The development was saved late last year after councillors agreed to relax planning conditions which would have made the project unviable.

Around 178 new one-to-five bedroom homes will now be built with the original Hanham Hall, a Grade II* listed former NHS building, transformed as the centrepiece.

Barratt's big rival Taylor Wimpey is one of the most active home builders in the Bristol area, with three developments on the go at the moment and more planned.

One of its biggest successes story to date has been its complex of 184 one, two and three-bedroom apartments in the centre of the city, called Meridian, which sold out only 18 months after it launched, proving the demand for high quality new housing in the area.

The scheme in Cumberland Basin overlooks the Clifton Suspension Bridge and has proved to be hugely popular.

Richard Goad, regional sales and marketing director for Taylor Wimpey in Bristol, said: "It's fantastic to see these homes met with such enthusiasm, and for them to sell out in this short period of time is incredible.

"We knew Meridian would prove popular with its mix of luxurious apartments and excellent city centre location.

"It is just a shame that we didn't have more homes to meet the overwhelming demand."
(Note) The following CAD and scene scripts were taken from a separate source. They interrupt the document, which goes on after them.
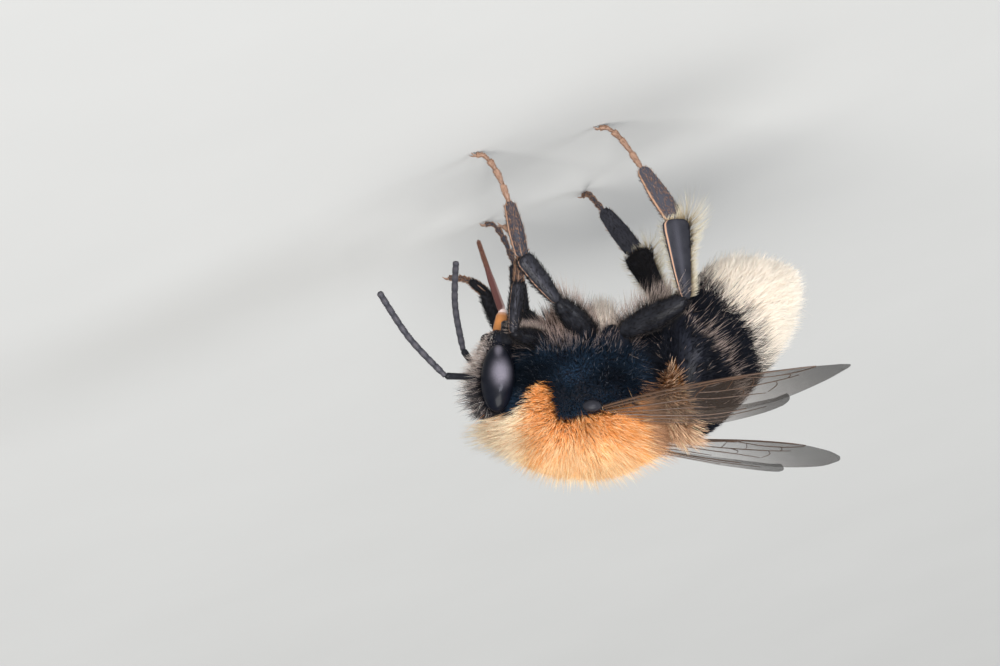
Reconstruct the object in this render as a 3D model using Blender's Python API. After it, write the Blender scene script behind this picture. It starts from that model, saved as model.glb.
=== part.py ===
"""A tree bumblebee worker, life size, standing on four of its feet and reaching down with the front two.

The head points along +X, the bee's left is +Y, and the floor is Z = 0. The solids hold the outline of the
coat, and thin cuts divide the body at its own joints and at the edges of its segments.
"""

import math

import bmesh
import bpy
from mathutils import Matrix, Vector

MM = 0.001

# Driving dimensions, in millimetres and degrees.
GAP = 0.1                    # thin cut between neighbouring pieces
LEAST = 0.5                  # thickness of wings, feelers and toes
PITCH = 19.5                 # how far the thorax and head lean nose down
THORAX_AT = (1.93, 0.0, 10.42)
HEAD_AT = (5.18, 0.0, 8.5)
EYE_AT = (0.0, 1.45, 0.43)   # from the middle of the head, for the left eye
EYE_HALF = (0.78, 0.6, 1.58)
EYE_TOE_IN = 12.0            # how far each eye turns to look ahead
TEGULA_AT = (2.0, 2.95, 11.4)
TEGULA_HALF = (0.7, 0.35, 0.45)
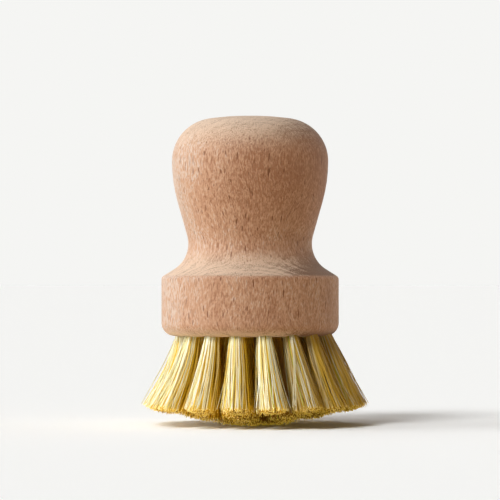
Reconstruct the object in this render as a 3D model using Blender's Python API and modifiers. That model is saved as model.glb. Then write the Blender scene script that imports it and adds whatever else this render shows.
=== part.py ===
# A turned beech pot brush that stands on its bristle tips.
#
# The handle is one piece of wood: a round knob, a waisted neck and a round block. Each tuft of plant
# fibre is folded over a wire staple and driven into a blind hole drilled in the block's underside. The
# holes lean outwards, ring by ring, so that the tufts fan out, and all the tips are trimmed to one
# blunt, shallow cone with a small flat in its middle. Metres, +Z up. The origin is on the floor under the
# middle of the tufts' pattern.

import math

import bmesh
import bpy
from mathutils import Matrix, Vector

# The handle, from the floor up. The outline is a chain of arcs and straight runs that meet tangentially.
FACE_HEIGHT = 0.02510  # the block's underside above the floor
BLOCK_RADIUS = 0.0250
BLOCK_CORNER_RADIUS = 0.0037  # rounding under the block's side
BAND_HEIGHT = 0.01655  # from the underside up to the shoulder's edge
LIP_ROUNDING = 0.0013
FLARE_ANGLE = math.radians(58)  # of the shoulder's cone, from the axis
COVE_RADIUS = 0.0085  # hollow between shoulder and neck
NECK_RISE = 0.0233  # from the neck up to the knob's widest place
NECK_DEPTH = 0.0046  # how far the neck is drawn in from the knob's side
KNOB_RADIUS = 0.02205
CROWN_HEIGHT = 0.01255  # from the knob's widest place up to the flat top

# Shares that shape the handle's curves.
CROWN_CORNER_SHARE = 0.96  # the crown's corner radius, of the crown's height
CROWN_FLAT_SHARE = 0.16  # the flat top's radius, of the knob's
WAIST_ROUND_SHARE = 0.83  # the two arcs of the waist, of the longest that would fit it
BULGE_SHARE = 0.83  # the part of the waist's rounding that belongs to the knob
MOST_COVE_SHARE = 0.85  # of the shoulder's overhang that the cove may take up
MOST_LIP_SHARE = 0.90  # of the shoulder's cone that the lip's rounding may take up

# The drilled holes. A hole's depth is measured along its axis from the underside.
HOLE_DEPTH = 0.0085
EDGE_MARGIN = 0.0044  # from the block's side in to the outer ring
LEAST_WALL = 0.0004  # wood between neighbouring holes
HANDLE_OFFSET = 0.0008  # how far the handle's axis lies to the left of the drilled pattern's middle
DRILL_OVERRUN = 0.0050  # how far a cutter runs past the surface it starts from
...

Although it has come in for plenty of criticism there now just three apartments left at Crest Nicholson's Harbourside development.

And just this week the firm launched a new block of 68 flats at Port Marine in Portishead.

Bovis Homes is also busy and has nine sites in Bristol, including one of its flagship developments, the 2,200-home new community taking shape at Charlton Hayes near Filton.

"We are tremendously committed to building quality homes for Bristol and feel we have a real affinity with the area and its people," said South West Regional Sales Director Barry Cummins said: "We're delighted to have such a presence in the city, supplying much-needed new housing as well as boosting the local economy.

"The range of properties we are building and selling at the moment is wider than we have anywhere else in the UK. We offer our quality one and two-bedroom apartments that are ideal for first-time buyers but also have our exclusive 12-home development Cloister Gardens, at Sneyd Park, which includes the first homes we have ever built that have an asking price of more than £1,000,000.

"Our level of activity in Bristol shows the confidence we have in the city's housing market and the belief we have in the local economy."